═══ Stored data ═══

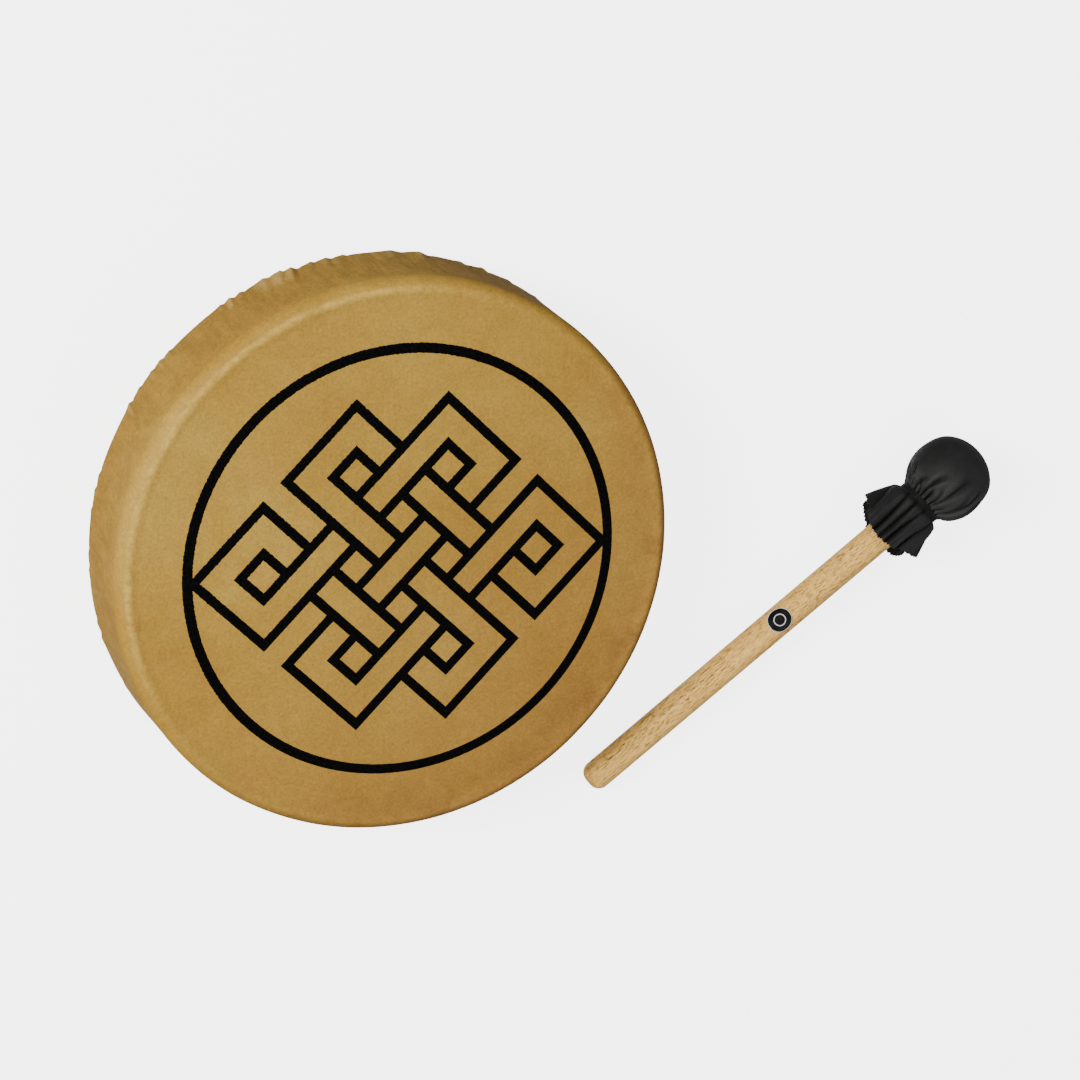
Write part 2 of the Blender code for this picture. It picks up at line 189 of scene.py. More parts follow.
class Shader:
    """A Principled material and short ways to add nodes to it."""

    def __init__(self, name, colour, roughness, metallic=0.0):
        self.material = bpy.data.materials.new(name)
        self.material.use_nodes = True
        self.tree = self.material.node_tree
        self.surface = self.tree.nodes["Principled BSDF"]
        self.set(Base_Color=(*colour, 1.0), Roughness=roughness, Metallic=metallic)
        self.place = self.node("TexCoord").outputs["Object"]

    def node(self, kind, **inputs):
        made = self.tree.nodes.new("ShaderNode" + kind)
        for name, value in inputs.items():
            self.feed(made.inputs[name.replace("_", " ")], value)
        return made

    def feed(self, socket, value):
        if isinstance(value, bpy.types.NodeSocket):
            self.tree.links.new(value, socket)
        else:
            socket.default_value = value

    def scaled(self, scale):
        """The object's own coordinates, stretched."""
        return self.node("Mapping", Vector=self.place, Scale=scale).outputs["Vector"]

    def noise(self, scale, detail=3.0, roughness=0.5, where=None, distortion=0.0):
        made = self.node(
            "TexNoise",
            Vector=self.place if where is None else where,
            Scale=scale,
            Detail=detail,
            Roughness=roughness,
            Distortion=distortion,
        )
        return made.outputs["Fac"]

    def cells(self, scale):
        return self.node("TexVoronoi", Vector=self.place, Scale=scale).outputs["Distance"]

    def ramp(self, value, *stops):
        """A colour ramp; each stop is (position, colour or grey)."""
        made = self.node("ValToRGB", Fac=value)
        points = made.color_ramp.elements
        while len(points) < len(stops):
            points.new(0.5)
        for point, (position, colour) in zip(points, stops):
            point.position = position
            grey = (colour, colour, colour) if isinstance(colour, float) else colour
            point.color = (*grey, 1.0)
        return made.outputs["Color"]

    def between(self, value, low, high):
        """A ramp over the middle of a noise's range."""
        return self.ramp(value, (0.3, low), (0.7, high))

    def math(self, operation, a, b, clamp=False):
        made = self.node("Math")
        made.operation = operation
        made.use_clamp = clamp
        self.feed(made.inputs[0], a)
        self.feed(made.inputs[1], b)
        return made.outputs["Value"]

    def times(self, a, b, clamp=False):
        return self.math("MULTIPLY", a, b, clamp)

    def mix(self, share, a, b, blend="MIX"):
        """Mixes two colours; inputs 6 and 7 and output 2 are the node's colour sockets."""
        made = self.node("Mix")
        made.data_type = "RGBA"
        made.blend_type = blend
        self.feed(made.inputs["Factor"], share)
        self.feed(made.inputs[6], (*a, 1.0) if isinstance(a, tuple) else a)
        self.feed(made.inputs[7], (*b, 1.0) if isinstance(b, tuple) else b)
        return made.outputs[2]

    def tint(self, base, where, share, colour, blend="MIX"):
        """Lays a share of a colour over the base, where a mask is 1."""
        return self.mix(self.times(where, share), base, colour, blend)

    def mark(self, name):
        """A value that the mesh stores at each of its points."""
        made = self.node("Attribute")
        made.attribute_name = name
        return made.outputs["Fac"]

    def axes(self):
        made = self.node("SeparateXYZ", Vector=self.place)
        return made.outputs["X"], made.outputs["Y"], made.outputs["Z"]

    def radius(self):
        """Distance from the object's Z axis."""
        flat = self.node("Mapping", Vector=self.place, Scale=(1.0, 1.0, 0.0))
        made = self.node("VectorMath", Vector=flat.outputs["Vector"])
        made.operation = "LENGTH"
        return made.outputs["Value"]

    def colour(self, value):
        self.feed(self.surface.inputs["Base Color"], value)

    def rough(self, value):
        self.feed(self.surface.inputs["Roughness"], value)

    def bump(self, height, distance, strength=1.0, after=None):
        made = self.node("Bump", Height=height, Distance=distance, Strength=strength)
        if after is not None:
            self.feed(made.inputs["Normal"], after)
        self.feed(self.surface.inputs["Normal"], made.outputs["Normal"])
        return made.outputs["Normal"]

    def set(self, **values):
        for name, value in values.items():
            self.surface.inputs[name.replace("_", " ")].default_value = value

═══

» **Stated task**: Looking at the material above, please copy exactly every line from its first line through the line containing "Principled material and", with both ends included and nothing else.

» **Complete answer**:
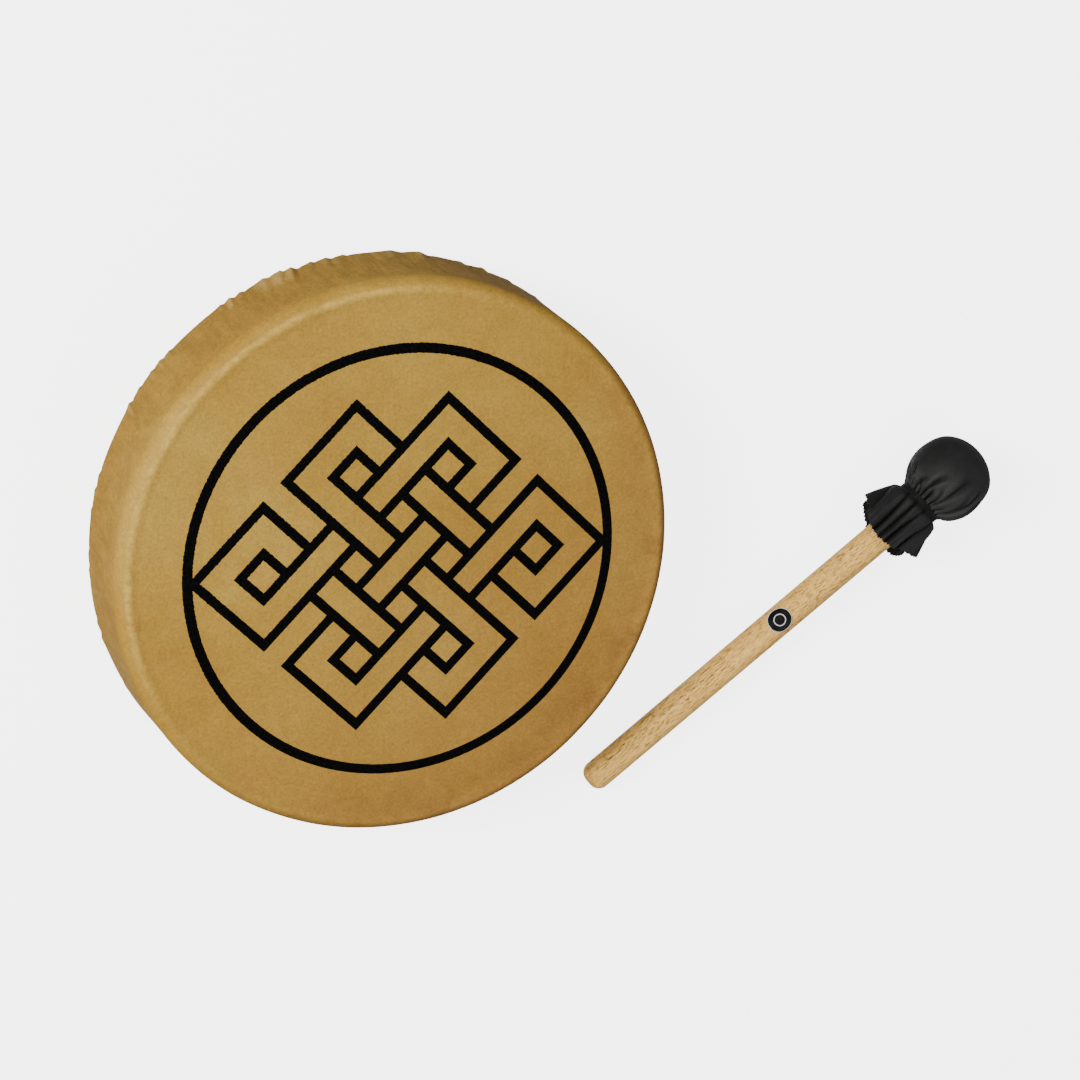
Write part 2 of the Blender code for this picture. It picks up at line 189 of scene.py. More parts follow.
class Shader:
    """A Principled material and short ways to add nodes to it."""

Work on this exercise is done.